According to the proposed texts, a firm possesses significant market power when it is not in a dominant position, but still manages (again through the use of its market share, resources, technological level, etc.) to unilaterally dictate unfair terms to a supplier/customer who is dependent on the firm. This is where many questions arise, the answers of which will depend entirely on the whims of the Committee on Protection of Competition (CPC):
- What does “unilaterally dictating unfair terms” mean? – Nothing demands the existence of a contract, i.e. to create one both sides need to agree on it and sign it. Everyone is in a position to dictate any terms he/she likes, including ultimatums, but is also in a position not to negotiate. When you walk into a restaurant, do you not run into unilaterally dictated terms – in the majority of cases the prices are fixed and it is up to you to decide whether to conclude a deal or not. If we follow the logic of the unilaterally dictated terms, then every contract can be put into question – one of the sides always can express disagreement and look for public/political protection against the “forced” terms. The fact is that if a deal exists, then both sides see the benefit from it.
- What does “a dependent supplier/customer” mean? – This question is connected with the previous one. Obviously, the idea is that unilaterally dictating terms is only possible because the supplier or customer is dependent, i.e. cannot choose another business partner. This concept, however, is more than dubious – dependent by force or because of the circumstances? If you are obliged (by law) to sell your goods in a certain supermarket chain, then yes, you are dependent. But if you just wish to sell you goods in that chain, because it offers a bigger market and hence profits, then this is an entirely different story. Notice that here we are not talking about a monopolist or a firm in a dominant position – there is no such thing in the market in view. The manufacturer or supplier is dependent on the supermarkets only as much as he/she wants to benefit from their clients to sell his/her goods and make a profit.
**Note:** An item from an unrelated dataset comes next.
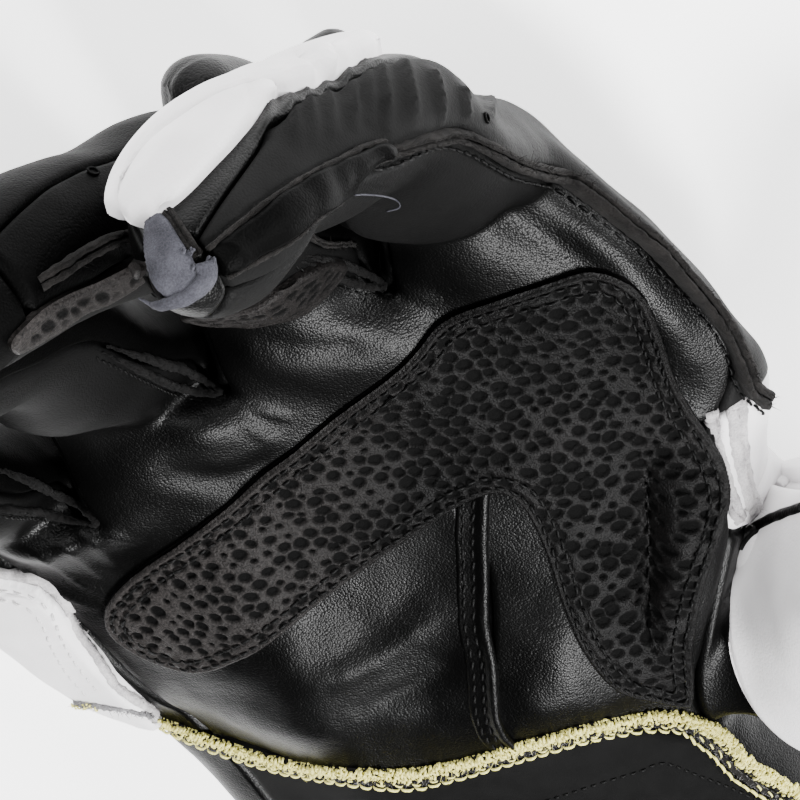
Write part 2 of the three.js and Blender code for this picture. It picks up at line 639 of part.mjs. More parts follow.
addPad('middle_knuckle_guard', 'black_leather', 'middle', [
  [2.35, 3.9, 4.7], [2.6, 3.7, 4.9], [3.1, 3.7, 4.9], [3.35, 3.9, 4.7],
], { thick: PAD * 1.9 });
addPad('thumb_guard_lower', 'white_leather', 'thumb', [
  [0.2, 0.15, 0.45], [0.55, 0.15, 0.9], [0.8, 0.12, 1.7], [1.1, 0.1, 2.3], [2, 0.08, 2.4],
  [3, 0.1, 2.3], [3.8, 0.3, 2],
], { beside: patchRoom });
addPad('thumb_guard_upper', 'white_leather', 'thumb', [
  [0.5, 6.2, 7.75], [1, 6.1, 7.8], [2, 6.1, 7.8], [3, 6.2, 7.75], [3.7, 6.4, 7.6],
], { thick: PAD * 0.6 });
addPad('middle_grip_patch', 'grip_leather', 'middle', [
  [0.9, 0.5, 1.5], [1.2, 0.25, 1.75], [1.7, 0.2, 1.8], [2.2, 0.4, 1.6],
], { thick: PATCH });

addWelt('index_seam_welt', 'black_suede', pathOn([
  ['hand', 8.5, 6], ['hand', 8.15, 6.6], ['hand', 8, 7.1], ['hand', 8, 7.7], ['index', 2, 0.2], ['index', 2, 1],
  ['index', 2, 2], ['index', 2, 3], ['index', 2.3, 4], ['index', 2.4, 4.7], ['index', 2.5, 5.4],
  ['index', 2.85, 6],
], 3));
addWelt('middle_seam_welt', 'black_suede', pathOn([
  ['middle', 2, 1.05], ['middle', 2, 2], ['middle', 2, 3], ['middle', 2, 4], ['middle', 2, 5], ['middle', 2, 5.8],
], 3), { high: WELT_HIGH * 0.6 });
for (const [low, high, reach] of [['little', 'ring', 2.1], ['ring', 'middle', 2.3], ['middle', 'index', 0.8]]) {
  addWelt(`crotch_welt_${high}_${low}`, 'black_suede', pathOn([
    [low, 2.05, reach], [low, 2.05, reach / 2], [low, 2.05, 0.2], [high, 0, 0.02],
  ], 3), { high: WELT_HIGH * 0.4, wide: WELT_WIDE * 0.8, cut: true });
}
addWelt('palm_lap_edge', 'black_leather', pathOn([
  ['hand', 5.05, 3.15], ['hand', 4.98, 4.25], ['hand', 4.87, 4.8], ['hand', 5, 5.3], ['hand', 5.15, 5.55],
]), { high: 1.2, wide: 3 });
addWelt('wrist_overlock_edge', 'yellow_thread', pathOn(
  Array.from({ length: COLUMNS + 2 }, (_, k) => ['hand', k - 1, WRIST_ROW]), 2), { high: 1.5, wide: 2 });
addWelt('cuff_binding', 'black_suede', pathOn(
  Array.from({ length: RING + 1 }, (_, k) => ['hand', k, 0]), 2).slice(0, -1),
{ high: 1.5, wide: 6, closed: true });

// The glove stands on its back, centred over the origin.
const box = new THREE.Box3().setFromObject(group);
const toOrigin = new THREE.Vector3(-(box.min.x + box.max.x) / 2, -(box.min.y + box.max.y) / 2, -box.min.z);
for (const mesh of group.children) mesh.geometry.translate(...toOrigin.toArray());

export default group;
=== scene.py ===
# A right-hand leather motorcycle glove on its back, palm up, on a pale floor.
# The glove's form is the smooth surface of the CAD model, worked out again here from the same
# stations in millimetres. Folds are pushed into it, it is cut into sewn pieces of leather with
# rolled edges, and the grip patch, pads, welts, stitches and fuzz are laid on it.
import math
import random

import bpy
import numpy as np
from mathutils import Matrix, Vector, bvhtree, geometry, kdtree, noise


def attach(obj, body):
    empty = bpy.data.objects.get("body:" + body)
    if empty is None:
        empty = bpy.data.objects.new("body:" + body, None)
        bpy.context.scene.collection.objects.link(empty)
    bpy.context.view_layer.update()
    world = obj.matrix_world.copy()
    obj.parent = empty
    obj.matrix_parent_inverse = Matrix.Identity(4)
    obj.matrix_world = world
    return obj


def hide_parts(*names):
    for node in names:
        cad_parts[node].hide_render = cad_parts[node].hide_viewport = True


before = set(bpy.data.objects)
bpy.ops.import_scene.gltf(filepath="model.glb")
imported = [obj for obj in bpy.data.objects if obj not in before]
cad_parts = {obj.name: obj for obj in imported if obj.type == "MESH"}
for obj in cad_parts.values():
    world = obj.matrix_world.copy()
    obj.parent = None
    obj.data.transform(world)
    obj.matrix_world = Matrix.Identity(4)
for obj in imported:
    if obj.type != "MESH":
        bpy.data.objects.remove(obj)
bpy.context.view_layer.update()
MM = 0.001
SHIFT = np.array([-7.1491, 49.6457, 30.0341])  # from the hand's own millimetres to the row frame's
SCENE = bpy.context.scene


def to_row(points):
    """Points in the hand's millimetres, as metres in the row frame."""
    return (np.asarray(points, float) + SHIFT) * MM


def linear(code):
    """A hex colour as the linear RGBA that nodes and lights take."""
    parts = [int(code[i : i + 2], 16) / 255 for i in (0, 2, 4)]
    return tuple(c / 12.92 if c <= 0.04045 else ((c + 0.055) / 1.055) ** 2.4 for c in parts) + (1.0,)


def vec(*values):
    return np.array(values, float)


def unit(vectors):
    return vectors / np.maximum(np.linalg.norm(vectors, axis=-1, keepdims=True), 1e-9)


# Camera

EYE = vec(95.1, 204.9, 305.7)      # place of the camera, in the hand's millimetres
AIM = vec(3.4, -21.5, -11.7)       # point in the middle of the picture
SKY = vec(0.327, 0.6914, -0.6443)  # rough up direction of the picture
PICTURE = 800                      # width and height of the picture in pixels
FOCAL = 2913.0                     # focal length in pixels
SENSOR = 36                        # width of the camera's sensor in millimetres

ahead = unit(AIM - EYE)
right = unit(np.cross(ahead, SKY))
above = np.cross(right, ahead)
camera_data = bpy.data.cameras.new("camera")
camera_data.sensor_fit = "HORIZONTAL"
camera_data.sensor_width = SENSOR
camera_data.lens = FOCAL / PICTURE * SENSOR
camera_data.clip_start = 0.01
camera = bpy.data.objects.new("camera", camera_data)
SCENE.collection.objects.link(camera)
turn = Matrix([[right[i], above[i], -ahead[i]] for i in range(3)]).to_4x4()
camera.matrix_world = Matrix.Translation(Vector(to_row(EYE))) @ turn
SCENE.camera = camera

# The hand's stations, in millimetres, as in the CAD model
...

- What does “unfair trading terms” mean? – This is probably the most crucial question. Even if we accept that a certain dependent supplier/customer was coerced into signing a unilaterally established agreement, then who is to determine whether the terms of the agreement are fair or not? In no way does the new legislation change the reality (existing or not) of “unilateral terms” or “dependent suppliers”, it just grants the opportunity to use administrative (political) reasoning to determine if they are fair or not. Everyone who sets out on this path is destined to fail and, all too likely, to abuse her/his position. Here is a simple example of the methodological problems with fairness in a business practice – Is it fair to receive a free donut with your coffee? Let the administration answer this question in a coherent manner and define clear boundaries for what is fair and what is not. This will be quite amusing to read. This is the great thing about a market economy – there is no need for clerks to take on complex philosophical tasks (such as determining what fairness is), because people make these decisions daily. When it is not fair there is no deal, it is as simple as that.
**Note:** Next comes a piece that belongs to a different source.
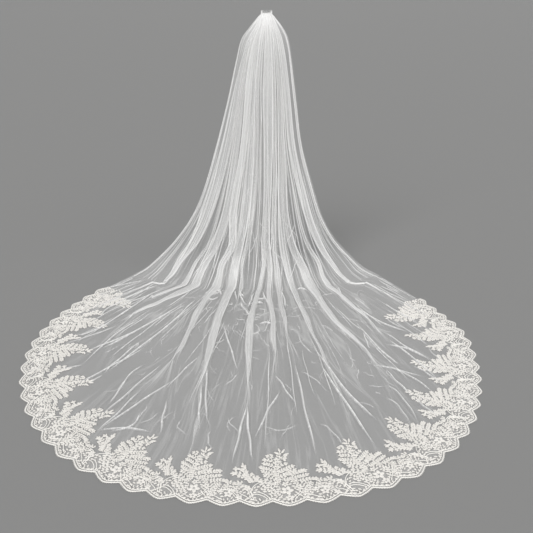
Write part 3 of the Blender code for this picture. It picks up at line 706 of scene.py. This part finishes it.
comb_plastic, nodes, links, shader = new_material("comb_plastic", {
    "Base Color": (0.93, 0.93, 0.915, 1.0), "Roughness": 0.16, "IOR": 1.47})
on_comb = nodes.new("ShaderNodeTexCoord")
along_comb = nodes.new("ShaderNodeSeparateXYZ")
links.new(on_comb.outputs["Object"], along_comb.inputs[0])
from_middle = math_node(nodes, links, "ABSOLUTE", along_comb.outputs[0])
milky = nodes.new("ShaderNodeMapRange")
for socket, value in zip(("From Min", "From Max", "To Min", "To Max"), MILKY_ENDS):
    milky.inputs[socket].default_value = value
links.new(from_middle, milky.inputs["Value"])
links.new(milky.outputs[0], shader.inputs["Transmission Weight"])
flow_marks = nodes.new("ShaderNodeTexNoise")
flow_marks.inputs["Scale"].default_value = 160.0
links.new(on_comb.outputs["Object"], flow_marks.inputs["Vector"])
flow_bump = nodes.new("ShaderNodeBump")
flow_bump.inputs["Strength"].default_value = 0.1
flow_bump.inputs["Distance"].default_value = 0.0003
links.new(flow_marks.outputs["Fac"], flow_bump.inputs["Height"])
links.new(flow_bump.outputs[0], shader.inputs["Normal"])

comb_body = new_piece("comb_body", np.concatenate([bar_points.reshape(-1, 3), tooth_points.reshape(-1, 3)]),
                      np.concatenate([grid_faces(*bar_points.shape[:2]), tooth_faces]), comb_plastic)
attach(comb_body, "root")
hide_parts("comb")

sewing_thread, nodes, links, shader = new_material("sewing_thread", {"Roughness": 0.6})
# A wave along the thread mixes two colours. The lighter is the thread's own white; the darker bands are painted
# shade in the grooves between its twisted plies.
twist_groove_shade = nodes.new("ShaderNodeTexWave")
twist_groove_shade.inputs["Scale"].default_value = 900.0
thread_place = nodes.new("ShaderNodeTexCoord")
links.new(thread_place.outputs["Object"], twist_groove_shade.inputs["Vector"])
thread_colour_and_groove_shade = nodes.new("ShaderNodeMix")
thread_colour_and_groove_shade.data_type = "RGBA"
thread_colour_and_groove_shade.inputs["A"].default_value = (0.80, 0.79, 0.77, 1.0)
thread_colour_and_groove_shade.inputs["B"].default_value = (0.92, 0.91, 0.89, 1.0)
links.new(twist_groove_shade.outputs["Fac"], thread_colour_and_groove_shade.inputs["Factor"])
links.new(thread_colour_and_groove_shade.outputs["Result"], shader.inputs["Base Color"])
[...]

I guess my thoughts on these three questions would cause serious discontent amongst some people and a lot of different points of view. What is more important is that the new additions to the LPC will grant the CPC the full authority to reason over these questions as they see fit. Since there is nothing on the subject in the law, the CPC will determine what fairness, dependence, etc. are.
What is even stranger is that the CPC can impose a temporary measure to stop a possible malpractice when it deems necessary or when one of the parties involved asks for it. In other words, the CPC can put a stop to a business practices for a certain amount of time without even having to determine whether significant market power, and respectively unfair business terms, are present. Such powers are basically the dream of every administrative unit – it itself to acquire “significant market power”, i.e. to unilaterally meddle in the business of dependent (before the law and the CPC) economic entities and prevent competition.
 The review itself is worth reading. Basically, the conclusion is that problems such as these (connected with unscrupulous business behavior) in Bulgaria cannot be resolved in any way, other than through legislation and administrative measures. The main reason for this lies in the “level of maturity of the market”.